New beef steak cut developed by US researchers

Like a diamond in the rough, a small cut of beef that meat cutters throw in with ground meat is now being looked at as a high-end delicacy by researchers at the University of Nevada, Reno.

It says the small, quarter-moon-shaped slice of beef has a taste and tenderness that outclasses any other cut except filet mignon.

Assistant professor of meat science and food safety Amilton de Mello, who has redeveloped the use for the piece of meat, talked about the science behind the cut, its ease of trimming and profitability for the meat processing industry, as well as the potential for restaurants to offer it as a premier menu item.

The Bonanza Cut is juicy, extremely tender and very marbled. The petite slice of beef is ideal for grilling and practically melts in your mouth.

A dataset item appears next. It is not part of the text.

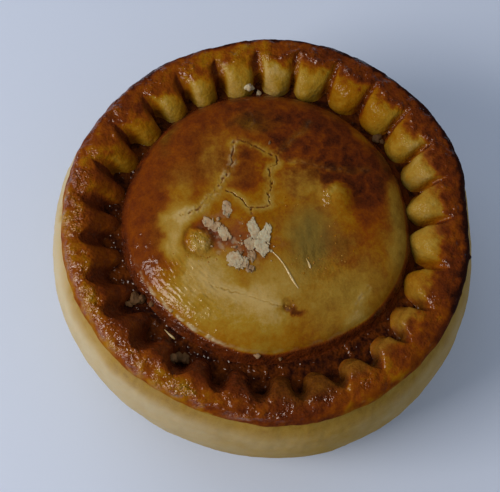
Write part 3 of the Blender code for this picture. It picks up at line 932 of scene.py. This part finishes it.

“Chefs and restaurants will love this cut, it can be portioned for many sizes of servings,” de Mello, from the College of Agriculture, Biotechnology and Natural Resources and the University of Nevada Cooperative Extension, said. “And for meat producers, it offers a higher price point and more profits by taking this cut in a new direction.”

 

Consumers won’t find the Bonanza Cut in the meat department or restaurants yet. It will be up to the meat producers, such as JBS who funded de Mello’s research, to make the cut available.

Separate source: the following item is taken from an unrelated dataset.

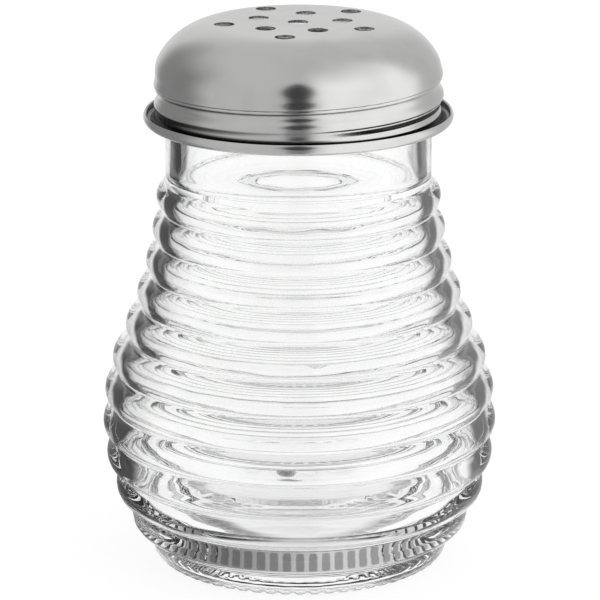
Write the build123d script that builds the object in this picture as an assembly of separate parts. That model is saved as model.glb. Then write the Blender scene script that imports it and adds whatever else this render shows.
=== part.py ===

De Mello started developing this new cut in 2014 while working for the beef industry. With support from JBS, a world leader in processing of beef products, he conducted research on the cut at the University beginning in 2015 and found it compared extremely well against other cuts of beef.

The objective of the experiment was to evaluate tenderness and cooking yields of the m. infraspinatus caudal tip (the very far end of the flat iron steak) and verify the opportunity of exploring this cut as an added-value product. Research found that the Bonanza Cut has superior marbling and higher fat content compared to other meat cuts, including the flat iron steak.

“Meat processors will like this specialty cut for a number of reasons, one because it’s very easy to trim,” de Mello said. “When you separate the chuck and the ribs, the Flat Iron steak goes one way – with the Chuck – and the relatively small end stays with the rib side; this is the Bonanza Cut.

“The industry will also like it because instead of selling it for $1 a pound as lower quality meat, they can showcase it for what it is, a premium cut worth more like $5 a pound.”

The small cut yields two pieces per beef carcass that combined weigh about a half of a pound. By angling the cut when breaking the ribs, meat cutters will gain more volume for the Bonanza Cut.

“This small volume makes this cut even more special based on its high quality and low availability,” de Mello said. “Due to its eating characteristics and unique texture, The Bonanza Cut is a new alternative to replace traditional beef cuts in many different recipes.”